───── Supplied data ─────

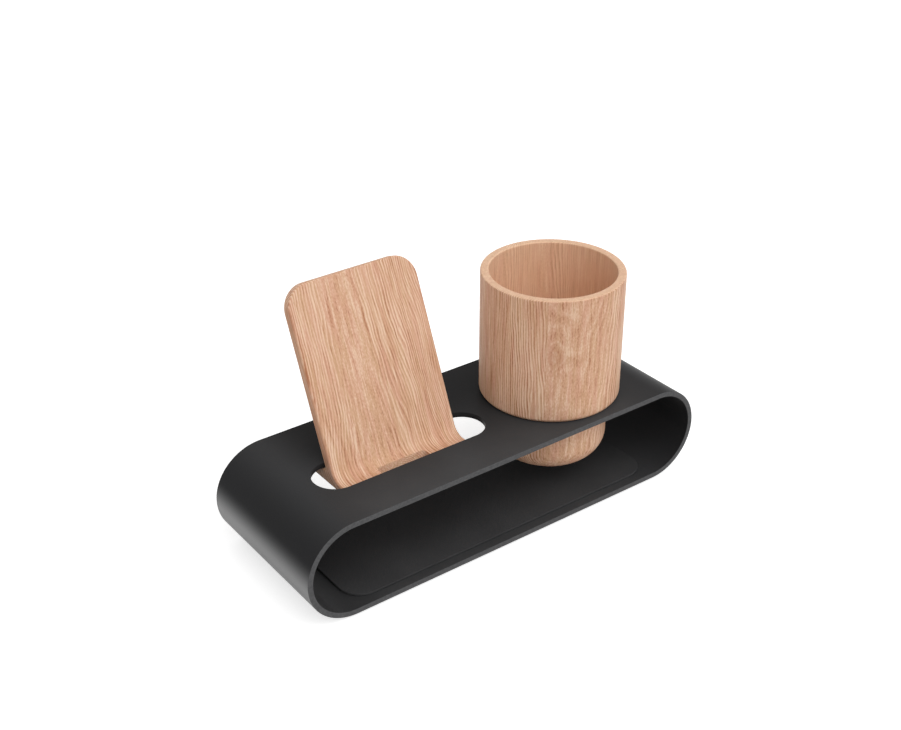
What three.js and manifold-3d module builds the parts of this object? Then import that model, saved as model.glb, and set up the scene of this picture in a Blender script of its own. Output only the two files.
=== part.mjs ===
// Pen and phone stand: a black loop of bent sheet with a turned wooden cup dropped through its top
// and a wooden phone cradle screwed under a slot beside it.
// Millimetres, +Z up, front at -Y. The origin is on the table, in the middle of the footprint.

import * as THREE from 'three';
import { mergeVertices, toCreasedNormals } from 'three/addons/utils/BufferGeometryUtils.js';
import Module from 'manifold-3d';

const wasm = await Module();
wasm.setup();

// The cup: a wide turned body standing on a shoulder, with a narrower plug below it
const cup_radius = 38;
const cup_rise = 70.8;
const cup_wall = 4.5;
const cup_rim_round = 0.8;
const shoulder_width = 6.2;
const shoulder_round = 2.5;
const plug_drop = 37.1;
const plug_round = 14;
const plug_floor = 5;
const step_height = 6;
const hole_clearance = 0.5;

// The phone cradle: a leaning panel, a cove, a ledge below the slot and a heel behind it
const cradle_width = 76;
const cradle_round = 1.2;
const panel_lean = 23.4;
const panel_thickness = 6;
const panel_reach = 89.4;
const panel_corner_radius = 13;
const ledge_drop = 6.15;
const ledge_thickness = 4.25;
const ledge_setback = 0.9;
const cove_radius = 8;
const heel_reach = 16;
const heel_gap = 0.3;
const notch_width = 29.3;
const notch_depth = 11.5;
const notch_corner_radius = 2;

// Room in the slot: for the phone in front of the panel, and beside and behind the panel
const phone_room = 17.8;
const panel_side_gap = 0.6;
const panel_gap = 0.3;

// The two countersunk screws that hold the cradle's heel under the sheet
const screw_inset = 13;
const screw_cover = 1.4;
const screw_radius = 1.75;
const screw_head_radius = 3.5;
const screw_head_rim = 0.3;
const screw_tip = 2;
const screw_gap = 0.3;
const socket_radius = 1.15;
const socket_depth = 1.2;

// The mat on the floor of the loop
const mat_thickness = 1.5;
const mat_margin = 5;
const mat_corner_radius = 13;
const mat_round = 0.4;

// The foot pads under the loop
const pad_height = 1;
const pad_radius = 6;
const pad_round = 0.3;
const pad_inset_x = 14;
const pad_inset_y = 12;

// The loop: one band of sheet bent round two half circles. Its flat top runs from the slot's
// margin to the cup's, and its inside holds the mat with the plug above it.
const sheet = 3;
const rim_round = 0.4;
const slot_margin = 2;
const slot_to_cup = 11.1;
const cup_margin = 5.1;
const shelf_depth = 26.6;
const cup_front_margin = 3.9;
const cup_back_margin = 9.1;
const plug_clearance = 12.4;

// One overrun for every cut, and the distance within which two corners are one
const overrun = 2;
const merge_distance = 0.0001;

// Counts. An arc of a Shape is drawn in twice its count of steps.
const turn_steps = 60;
const bend_steps = 12;
const hole_steps = 24;
const pad_steps = 10;
const corner_steps = 4;
const round_steps = 2;
const socket_sides = 6;

const quarter = Math.PI / 2;
const crease = Math.PI / 6;

// Sizes that follow from what the loop carries
const lean = THREE.MathUtils.degToRad(panel_lean);
const panel_step = panel_thickness / Math.cos(lean);
const plug_radius = cup_radius - shoulder_width;
const slot_width = phone_room + panel_step + panel_gap;
const slot_length = cradle_width + 2 * panel_side_gap + slot_width;
const flat_length = slot_margin + slot_length + slot_to_cup + 2 * cup_radius + cup_margin;
const loop_height = sheet + mat_thickness + plug_clearance + plug_drop;
const loop_length = flat_length + loop_height;
const loop_depth = cup_front_margin + 2 * cup_radius + cup_back_margin;

// Places that several pieces share
const floor_top = pad_height + sheet;
const top_face = pad_height + loop_height;
const top_under = top_face - sheet;
const slot_x = slot_margin + (slot_length - flat_length) / 2;
const slot_front = shelf_depth - loop_depth / 2;
const slot_rear = slot_front + slot_width;
const cup_x = flat_length / 2 - cup_margin - cup_radius;
const cup_y = cup_front_margin + cup_radius - loop_depth / 2;
const ledge_top = top_face - ledge_drop;
const ledge_under = ledge_top - ledge_thickness;

const black_sheet = new THREE.MeshStandardMaterial({ color: 0x2b2b2c, roughness: 0.55, metalness: 0.1 });
const black_mat = new THREE.MeshStandardMaterial({ color: 0x222223, roughness: 0.85, metalness: 0 });
const pad_rubber = new THREE.MeshStandardMaterial({ color: 0x1a1a1a, roughness: 0.9, metalness: 0 });
const cup_wood = new THREE.MeshStandardMaterial({ color: 0xc59a78, roughness: 0.6, metalness: 0 });
const cradle_wood = new THREE.MeshStandardMaterial({ color: 0xb88d6c, roughness: 0.6, metalness: 0 });
const screw_steel = new THREE.MeshStandardMaterial({ color: 0x1d1d1e, roughness: 0.4, metalness: 0.8 });

// A closed geometry as a solid that can be cut. Triangles that a lathe folds flat at its axis go.
function solid_of(geometry) {
  const bare = geometry.clone();
  bare.deleteAttribute('normal');
  bare.deleteAttribute('uv');
  const merged = mergeVertices(bare, merge_distance);
  const corners = merged.index.array;
  const kept = [];
  for (let i = 0; i < corners.length; i += 3) {
    const [a, b, c] = corners.slice(i, i + 3);
    if (a !== b && b !== c && c !== a) {
      kept.push(a, b, c);
    }
  }
  const vertProperties = new Float32Array(merged.attributes.position.array);
  return new wasm.Manifold(new wasm.Mesh({ numProp: 3, vertProperties, triVerts: new Uint32Array(kept) }));
}

function geometry_of(solid) {
  const mesh = solid.getMesh();
  const geometry = new THREE.BufferGeometry();
  geometry.setAttribute('position', new THREE.BufferAttribute(mesh.vertProperties, 3));
  geometry.setIndex(new THREE.BufferAttribute(mesh.triVerts, 1));
  return geometry;
}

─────

■ Task description ■
Quote only the stretch of lines that starts the data above and ends with the line containing "of the footprint.", both included.

■ Answer to this problem ■
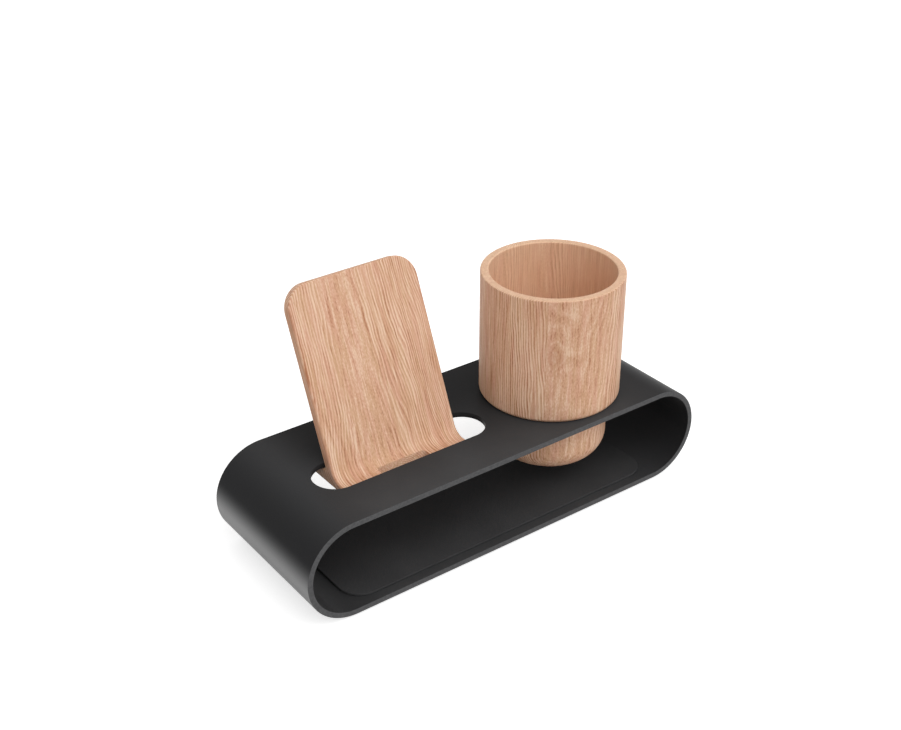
What three.js and manifold-3d module builds the parts of this object? Then import that model, saved as model.glb, and set up the scene of this picture in a Blender script of its own. Output only the two files.
=== part.mjs ===
// Pen and phone stand: a black loop of bent sheet with a turned wooden cup dropped through its top
// and a wooden phone cradle screwed under a slot beside it.
// Millimetres, +Z up, front at -Y. The origin is on the table, in the middle of the footprint.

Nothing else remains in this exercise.